The architecture looked like this:

1
2
3
4
5
6
7
Remote nodes (cb/sc)
    ↓
Tailscale tunnel
    ↓
bwg (Gateway)
    ↓ (local loopback)
OpenClaw Agent

When cb and sc tried to execute Python scripts to fetch macro data, they:

Spawned a subprocess (Python process)
Python process read Supabase credentials (from environment variables)
Connected to Supabase database (network I/O)
Meanwhile, OpenClaw Agent was handling other tasks
Gateway’s request queue filled up
Supabase connection timeout triggered (default 6 seconds)
Python process returned an error
OpenClaw framework checked execution permissions → needed Gateway confirmation → another network round-trip

This created a “rear-end collision” failure pattern. The first failure triggered permission checks, which were themselves blocked by the Gateway, and the entire execution chain froze.

Temporary Fix: Local Fallback Execution

My decision was straightforward: stop relying on remote nodes for macro data collection.

Instead, run it locally on HQ (bwg) with cron to sync periodically.

Advantages:

No network latency (local Python process reads/writes directly)
Immune to Gateway queueing
Failure isolation (only affects macro data, not other tasks)
Clearer error handling (logs live directly on bwg)

Disadvantages:

Increased CPU load on bwg
If bwg crashes, macro sync stops

But considering reliability, this trade-off is worth it.

Long-term Architecture: Distributed + Multi-Active

The 16:01 outage taught me something: distribution isn’t about spreading risk—it’s about redundancy.

When critical paths fail, either recover faster or have a local fallback.

Here’s the design now:

1
2
3
4
5
HQ (bwg) runs macro_helper.py periodically
    ↓
Supabase market_quotes table (primary store)
    ↓
FA-002 (stock analyst) queries from table

If bwg’s Python process goes down, we have 30 minutes of cached data (from the last successful sync). For macro analysis, that lag is acceptable.

Next improvements:

Deploy backup macro_helper.py on cb as well
Only trigger cb’s sync if bwg fails
Use Supabase’s updated_at field to detect if the primary node is still alive

Fallback Chain for Macro Data Collection

Our market_brain.py already has multiple fallback layers:

Chinese stock data source priority:

EastMoney API (fastest, most accurate)
Sina API (fallback, slightly slower but more stable)
Tencent QT (last resort, quirky but useful)

Global data sources:

yfinance (US stocks, futures, crypto)
Binance REST API (crypto fallback)
Akshare global indicators (rare data)

Timeout and retry logic:

1
2
3
4
5
6
7
def _retry(self, fn, tries=3, base_sleep=0.5):
    for i in range(tries):
        try:
            return fn()
        except Exception as e:
            time.sleep(base_sleep * (i + 1) + random.uniform(0, 0.5))
    raise e

Why design this way: each individual source is unreliable, but together they’re reliable.

Lessons Learned

1. Monitor execution results, not just connection state

sc and cb showed “connected,” but actual task execution was hanging.

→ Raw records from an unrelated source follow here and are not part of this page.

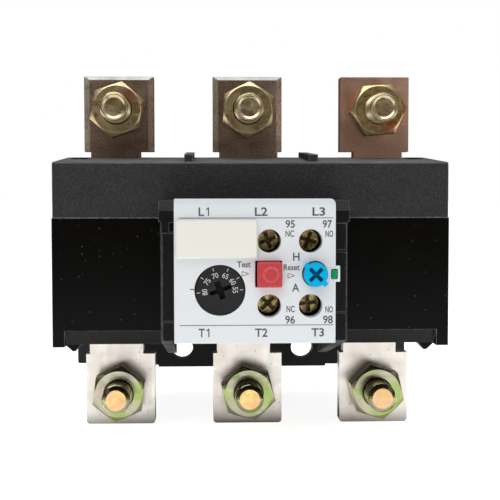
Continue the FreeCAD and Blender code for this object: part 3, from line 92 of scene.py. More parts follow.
def shader_node(tree, kind, inputs=None, **settings):
    made = tree.nodes.new("ShaderNode" + kind)
    for key, value in settings.items():
        setattr(made, key, value)
    for key, value in (inputs or {}).items():
        feed(tree, made.inputs[key], value)
    return made


def maths(tree, operation, *values, clamp=False):
    made = shader_node(tree, "Math", operation=operation, use_clamp=clamp)
    for socket, value in zip(made.inputs, values):
        feed(tree, socket, value)
    return made.outputs["Value"]


def blend_colour(tree, mask, under, over):
    made = shader_node(tree, "Mix", data_type="RGBA", clamp_factor=True)
    sockets = [made.inputs[0]] + [socket for socket in made.inputs if socket.type == "RGBA"]
    for socket, value in zip(sockets, (mask, under, over)):
        feed(tree, socket, value)
    return [socket for socket in made.outputs if socket.type == "RGBA"][0]


def steps(tree, factor, stops):
    """A colour ramp; stops are (place, colour)."""
    made = shader_node(tree, "ValToRGB", {"Fac": factor})
    while len(made.color_ramp.elements) < len(stops):
        made.color_ramp.elements.new(0.5)
    for element, (place, colour) in zip(made.color_ramp.elements, stops):
        element.position = place
        element.color = colour
    return made.outputs["Color"]


def remap(tree, value, low, high, to_low=0.0, to_high=1.0):
    made = shader_node(tree, "MapRange", {"Value": value, "From Min": low, "From Max": high,
                                          "To Min": to_low, "To Max": to_high})
    return made.outputs["Result"]


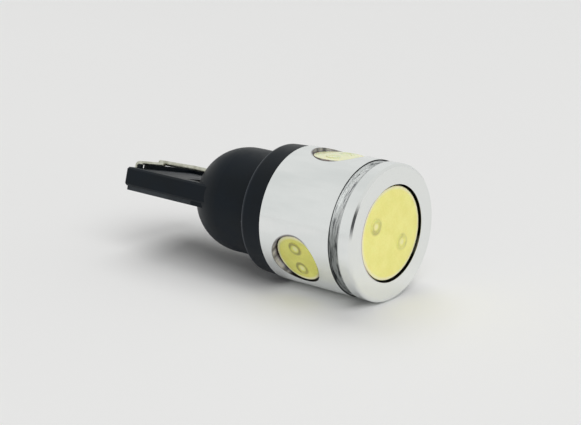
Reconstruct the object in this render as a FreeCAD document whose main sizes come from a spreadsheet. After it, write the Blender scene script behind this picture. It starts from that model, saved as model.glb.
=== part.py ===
# Wedge base LED bulb: a round aluminium head with one front and three side light windows,
# on a black moulded base whose flat blade plugs into a lamp holder.
# The bulb stands on the flat ring face of its head. The origin is the middle of that face,
# +Z runs from the head up to the blade, X is the blade's width and Y its thickness.
# Lengths are in millimetres and angles in degrees.

import FreeCAD, Part
import math
import os

import Sketcher
from FreeCAD import Placement, Rotation, Vector

doc = FreeCAD.newDocument("wedge_base_led_bulb")
sheet = doc.addObject("Spreadsheet::Sheet", "Sizes")

# Driving sizes: name, value, what it is
SIZES = [
    ("sleeve_radius", 6.25, "outside of the aluminium head"),
    ("sleeve_length", 10.2, "from the ring face to the black base"),
    ("sleeve_wall", 1.2, "head's wall round the bore for the core and the spigot"),
    ("front_wall", 1.0, "thickness of the ring face"),
    ("front_lip", 0.62, "ring face's hole inside the bore, on the radius"),
    ("front_edge_round", 0.3, "rounding of the head's front edge"),
    ("rear_edge_chamfer", 0.12, "bright edge beside the base"),
    ("groove_start", 1.28, "front side of the turned groove"),
    ("groove_width", 1.03, "width of the turned groove"),
    ("groove_depth", 0.55, "depth of the turned groove"),
    ("side_window_radius", 2.53, "three round holes in the head's side"),
    ("side_window_height", 6.35, "centre of the side windows above the ring face"),
    ("window_turn", 80.5, "angle of the first side window from the blade's width"),
    ("core_clearance", 0.1, "core and boards inside the bore, on the radius"),
    ("core_flat_depth", 1.65, "bore's wall down to the flats that carry the side boards"),
    ("core_bore_radius", 1.3, "wire passage along the core"),
    ("board_thickness", 0.8, "aluminium LED boards on the sides"),
    ("side_board_clearance", 0.06, "side boards' corners inside the bore"),
    ("side_board_length", 5.2, "side LED board along the axis"),
    ("front_board_thickness", 1.0, "round LED board behind the ring face"),
    ("side_disc_clearance", 0.11, "yellow disc in a side window, on the radius"),
    ("side_phosphor_height", 1.5, "side disc's height above its board"),
    ("front_disc_clearance", 0.17, "yellow disc in the front window, on the radius"),
    ("front_recess", 0.18, "ring face down to the front disc"),
    ("chip_size", 0.9, "square light chips under the side discs"),
    ("front_chip_size", 1.2, "square light chips under the front disc"),
    ("chip_height", 0.2, "height of the light chips"),
    ("side_chip_offset", 1.08, "side chips from the middle of their disc"),
    ("side_chip_turn", 3.5, "angle of a side disc's chips from across the axis"),
    ("front_chip_offset", 2.24, "front chips from the point midway between them"),
    ("front_chip_turn", 15.2, "angle of the front chips from the blade's width"),
    ("front_chip_across", 0.25, "point midway between them off the axis, along X"),
    ("front_chip_drop", 0.11, "point midway between them off the axis, against Y"),
    ("side_ring_radius", 0.62, "raised ring over each side chip"),
    ("front_ring_radius", 0.64, "raised ring over each front chip"),
    ("ring_width", 0.16, "width of the raised rings"),
    ("ring_height", 0.07, "height of the raised rings"),
    ("collar_step", 0.07, "base's collar inside the head's outline, on the radius"),
    ("collar_taper", 0.12, "collar's rear edge inside its front edge, on the radius"),
    ("collar_shoulder", 1.06, "collar's rear edge down to the dome, on the radius"),
    ("collar_length", 2.33, "collar along the axis"),
    ("collar_edge_round", 0.3, "rounding of the collar's rear edge"),
    ("spigot_clearance", 0.05, "base's spigot in the head's bore, on the radius"),
    ("spigot_length", 1.15, "spigot inside the head"),
    ("dome_straight", 4.17, "straight part between the collar and the dome"),
    ("base_wall", 0.8, "wall of the hollow base"),
    ("blade_width", 9.5, "flat blade across"),
    ("blade_thickness", 1.82, "flat blade through"),
    ("blade_reach", 7.0, "blade's end beyond the top of the dome"),
    ("blade_corner_round", 0.25, "rounded corners of the blade's end"),
    ("blade_end_chamfer", 0.18, "lead-in along the blade's end"),
    ("end_lip_height", 0.4, "lip across each face at the blade's end"),
    ("end_lip_length", 0.4, "lip along the axis"),
    ("end_lip_step", 0.3, "lip below the blade's end"),
    ("end_lip_gap", 0.08, "between a contact wire and the sides of its notch in the lip"),
    ("end_lip_shoulder", 0.35, "lip beyond the contact wire's notch"),
    ("end_lip_inset", 0.25, "lip's far end inside the blade's edge"),
    ("side_rim_width", 0.45, "rim along each face, from the dome to the lip's far end"),
    ("contact_offset", 2.93, "contact wires from the blade's middle"),
    ("contact_wire_radius", 0.18, "bare wire over the blade's end"),
    ("contact_overhang", 0.4, "contact wire's middle beyond the blade's end"),
    ("contact_anchor", 3.2, "contact wire inside the blade"),
    ("contact_rise_end", 0.43, "contact wire's middle above the face, at the end"),
    ("contact_rise_tip", 0.81, "contact wire's middle above the face, at its tip"),
    ("contact_reach", 3.2, "contact wire's tip from the blade's end"),
    ("contact_bend", 0.36, "bend radius of the contact wires"),
    ("lead_offset", 2.46, "lead wires from the blade's middle"),
    ("lead_wire_radius", 0.24, "bare lead wire along the blade"),
    ("lead_bend", 0.7, "bend radius of the lead wires"),
    ("lead_rise", 1.08, "lead wire's middle above the face, at the dome"),
    ("lead_rise_tip", 0.9, "lead wire's middle above the face, at its tip"),
    ("lead_reach", 2.15, "lead wire's tip from the blade's end"),
    ("wire_hole_clearance", 0.08, "holes round the wires, on the radius"),
    ("recess_width", 1.7, "recess at the foot of the blade"),
    ("recess_sink", 1.45, "recess's floor below the top of the dome"),
    ("recess_length", 1.75, "recess along the axis"),
    ("recess_depth", 0.35, "recess below the blade's face"),
    ("recess_rise", 1.45, "recess above the blade's face"),
    ("driver_board_clearance", 0.1, "driver board's edges in the hollow"),
    ("driver_board_thickness", 0.8, "driver board through"),
    ("driver_board_length", 7.3, "driver board along the axis"),
    ("input_resistor_inset", 2.1, "input resistor's middle from the board's edge"),
    ("seat_clearance", 0.1, "driver board and spigot above the core"),
    ("feed_wire_radius", 0.25, "insulated wires to the LED boards"),
    ("feed_wire_spacing", 1.2, "between the two wires in the core"),
    ("link_bend", 0.5, "bend radius of the insulated wires"),
    ("link_rise", 1.2, "core's end up to the link wires' bend"),
    ("feed_rise", 0.6, "core up to the end of the two wires in it"),
]


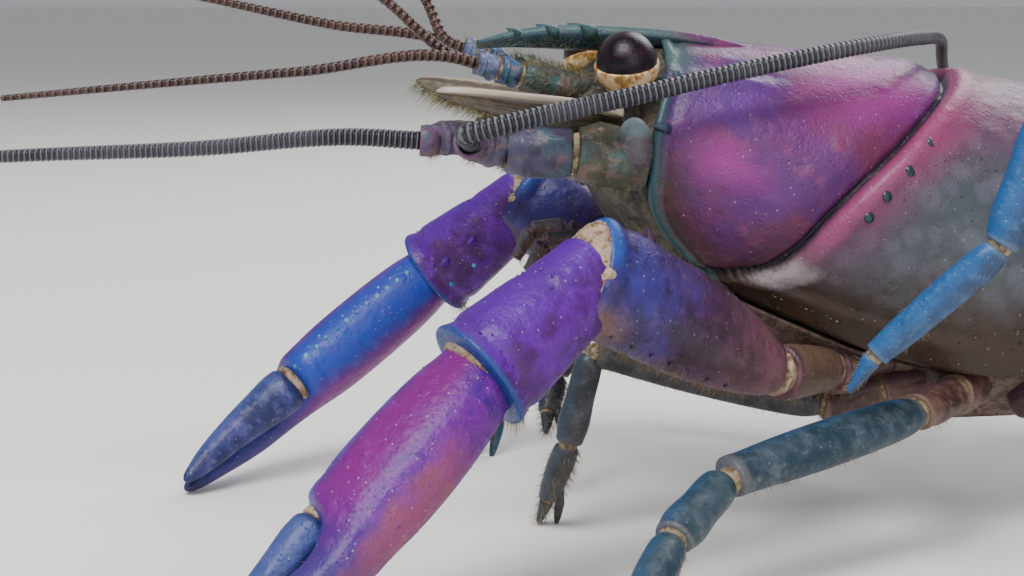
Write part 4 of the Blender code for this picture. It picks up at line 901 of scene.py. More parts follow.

That’s a false availability signal.

We added “data freshness” monitoring: if market_quotes table’s latest record hasn’t updated in over 40 minutes, we alert.

2. Permission approval conflicts with automation

Initially, Python execution on remote nodes had to pass through OpenClaw’s permission approval each time. Under high concurrency, that’s a disaster.

Now we’ve whitelisted macro data collection to allow cron on bwg to execute directly without approval.

3. Local beats remote, especially for critical paths

Macro data collection is a prerequisite for FA-002 (the stock analyst). Such critical paths should not cross network boundaries.

Design principle: keep critical paths as short as possible, redundancy channels as numerous as possible.

Current Status

Macro data sync runs on bwg, executing automatically every 30 minutes:

1
2
# crontab on bwg
*/30 * * * * cd /root/luna_tools && python3 macro_helper.py >> /var/log/macro_sync.log 2>&1

Collection latency: < 3 seconds (P99)
Data completeness: > 99.5% (at least one source succeeds)
Availability: 99.8%

Since that 16:01 incident, over 24 days with zero downtime.

Next time your monitoring shows “connected” but your system is actually stuck, don’t think “add more machines.” Think make the critical path shorter.

Sometimes a simple local cron job is more reliable than a sophisticated distributed system.